Album of the Year is a fascinating category this year. Beyoncé took home the award last year for “COWBOY CARTER,” making her the first Black female winner of the award since Lauryn Hill won for “The Miseducation Of Lauryn Hill” in 1999. This year, three separate rap albums have been nominated for Album of the Year: Tyler, The Creator’s “CHROMAKOPIA,” Kendrick Lamar’s “GNX” and Pusha T and Malice’s triumphant comeback album as Clipse, “Let God Sort Em Out.” If any of those three were to win, that album would join “The Miseducation Of…” and OutKast’s “Speakerboxxx/The Love Below” as the only rap albums to ever win the award.
Those three fantastic hip-hop projects are joined by more mainstream pop acts, like Sabrina Carpenter, whose seventh full-length album “Man’s Best Friend” helped her break the record for being the most streamed female act on Spotify in a single day at the time, and more left-field contenders, like Leon Thomas’ third album, “MUTT,” which spawned the hit single of the same name.
Most of these albums, with the exception of Justin Bieber’s “SWAG,” which, for a contemporary soul album, feels particularly devoid of any emotion or personality, are quite strong, but “CHROMAKOPIA” quite honestly blows all the other nominees out of the water. Its genre-bending sonics and knife-point lyrical precision proved to be a career best for Tyler, The Creator, who delves into topics and sonics that he’d previously shied away from. It’s the most personal project by one of the most fascinating personalities in music, and shatters the glass that separates his public persona from his private life.

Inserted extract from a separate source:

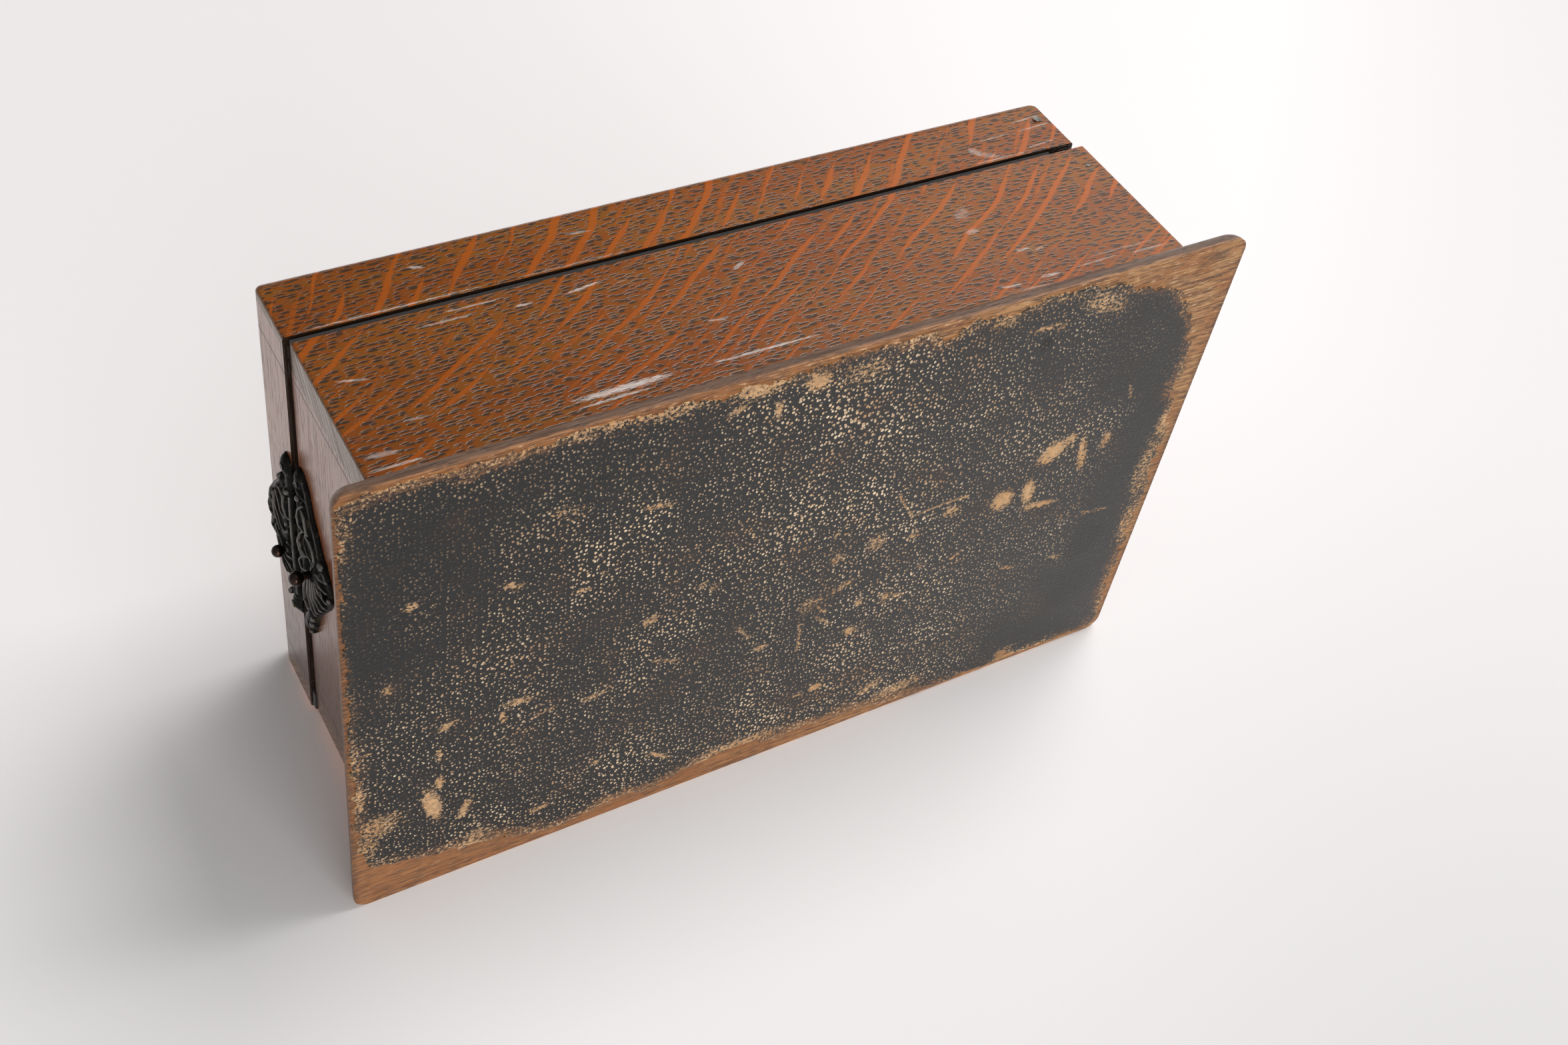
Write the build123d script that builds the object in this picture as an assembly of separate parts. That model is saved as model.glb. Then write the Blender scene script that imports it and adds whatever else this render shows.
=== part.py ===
from build123d import *
import math
import os

os.makedirs("parts", exist_ok=True)

# Lidded oak box on a projecting base. Millimetres, +Z up, origin at the bottom centre of the base.
# The front, with the clasp, faces -Y. The hinges are at the back, +Y. Left is -X.

# ---- base ----
BASE_LENGTH = 250.0
BASE_WIDTH = 160.0
BASE_TOP = 6.5
BASE_CORNER_R = 4.5
BASE_ROUND_OVER = 5.9  # quarter round along the upper edge of the rim
COVERING_T = 0.4
COVERING_INSET = 1.2

# ---- body ----
OUTER_HALF_W = 70.0
BODY_FRONT_Y = -113.2
BODY_REAR_Y = 115.7
BODY_SIDE_T = 11.0
BODY_FRONT_T = 9.0
BODY_REAR_T = 11.0
BODY_END_TOP = 59.4
BODY_SIDE_TOP = 59.0  # the sides stop a little lower than the end panels
BODY_LIP_LEFT = 5.5  # what the corner rebate leaves of each side panel
BODY_LIP_RIGHT = 9.0
EDGE_EASE = 0.8

# ---- lid ----
LID_FRONT_Y = -114.3
LID_REAR_Y = 113.6
LID_BOTTOM = 61.3
LID_TOP = 83.2
LID_SIDE_T = 9.0
LID_FRONT_T = 9.0
LID_REAR_T = 8.0
LID_LIP_LEFT = 6.5
LID_LIP_RIGHT = 3.0
LID_ROUND = 4.2
LID_PANEL_T = 8.0
LID_PANEL_LIP = 5.0  # width of frame left around the let-in top panel

# ---- linings ----
LINER_T = 2.5
LINER_TOP = 64.5  # the liner boards stand up inside the lid as a light trap
PAD_T = 0.8
PAD_GAP = 0.3
SEAL_TOP = 60.9
SEAL_SETBACK = 0.8
SEAL_W = 7.0

# ---- hinges, their knuckles sunk between the two rims ----
HINGE_X = (-40.0, 40.0)
HINGE_LEN = 30.0
HINGE_Y = 113.0
HINGE_Z = 0.5 * (BODY_END_TOP + LID_BOTTOM)
KNUCKLE_R = 2.0
KNUCKLES = 5
KNUCKLE_GAP = 0.15
HINGE_PIN_R = 0.8
PIN_SLACK = 0.05
LEAF_T = 0.85
LEAF_FRONT_Y = 105.9
KNUCKLE_NOTCH = 2.25  # half size of the notches cut for the knuckles
HINGE_SCREW_Y = 108.2

# ---- clasp ----
PLATE_T = 1.6
CLASP_STEM_Y = -119.0  # how far out the two balls stand
LID_BALL = (-4.3, 63.8)
LID_BALL_R = 1.7
BUTTON_X = 0.0
BUTTON_Z = 49.6
BUTTON_BALL_R = 2.0
STEM_R = 1.0
STEM_SLACK = 0.06
BUTTON_TRAVEL = 1.5
MORTISE_Y = (-110.7, BODY_FRONT_Y + BODY_FRONT_T)
MORTISE_HALF_W = 4.6
MORTISE_BOTTOM = 44.5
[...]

While most of the songs nominated in this category are also nominated for Record of the Year (with the exception of HUNTR/X’s “Golden,” from hit the movie “KPop Demon Hunters”), Song of the Year, which was also won by Kendrick Lamar’s “Not Like Us” last year, focuses on the songwriting instead of the recording itself. The songs on offer, with the exception of Doechii’s “Anxiety,” which is a poor representation of the Tampa rapper’s creative abilities, are certainly impressive, but the category this year lacks a true standout pick.
There are impressive songs here, of course: Carpenter’s “Manchild” is certainly one of the top contenders for this category, and Carpenter is nothing if not a good writer of pop songs, and, say what you want about the movie, but “Golden” is certainly an impressive song from a writing perspective and deserves a spot. As it stands, the strongest song in this category is the same as in Record of the Year. Lamar and SZA are two of the best songwriters in the modern day, after all, and they flex those muscles on “luther,” a tender love song that blossoms into pure bliss by the end.

Best New Artist is a confusing category. A lot of the artists nominated are not “new.” Artists like Leon Thomas and The Marias have been releasing music for almost a decade. What the Recording Academy is looking for in this category is an artist who has entered the cultural zeitgeist during the eligibility period, which is mostly true for all of these artists.
Last year, Chappell Roan took home the award off the back of the success of her debut album “The Rise and Fall of a Midwest Princess.” This year, the names are just as notable. Global pop group KATSEYE’s hit single “Gabriela” has been streamed over 600 million times on Spotify, Olivia Dean’s “Man I Need” peaked at second place on the Billboard Hot 100 and sombr’s debut album “I Barely Know Her” broke into the top 10 of the Billboard 200 upon release.
Leon Thomas, whose fantastic single, “MUTT,” has been streamed almost 400 million times on Spotify, seems to be the perfect artist for the Recording Academy to award, and certainly is a strong contender to win. The strongest act here, however, is TikTok-star-turned-pop-iconoclast Addison Rae, whose fantastic eponymous debut album was a breath of fresh air at a time where it felt like popular music was only becoming more and more stale. Loaded with fantastic cuts like “Headphones On” and “Fame Is A Gun,” “Addison” is a truly fantastic pop record and pushes Rae far ahead of the rest of the pack.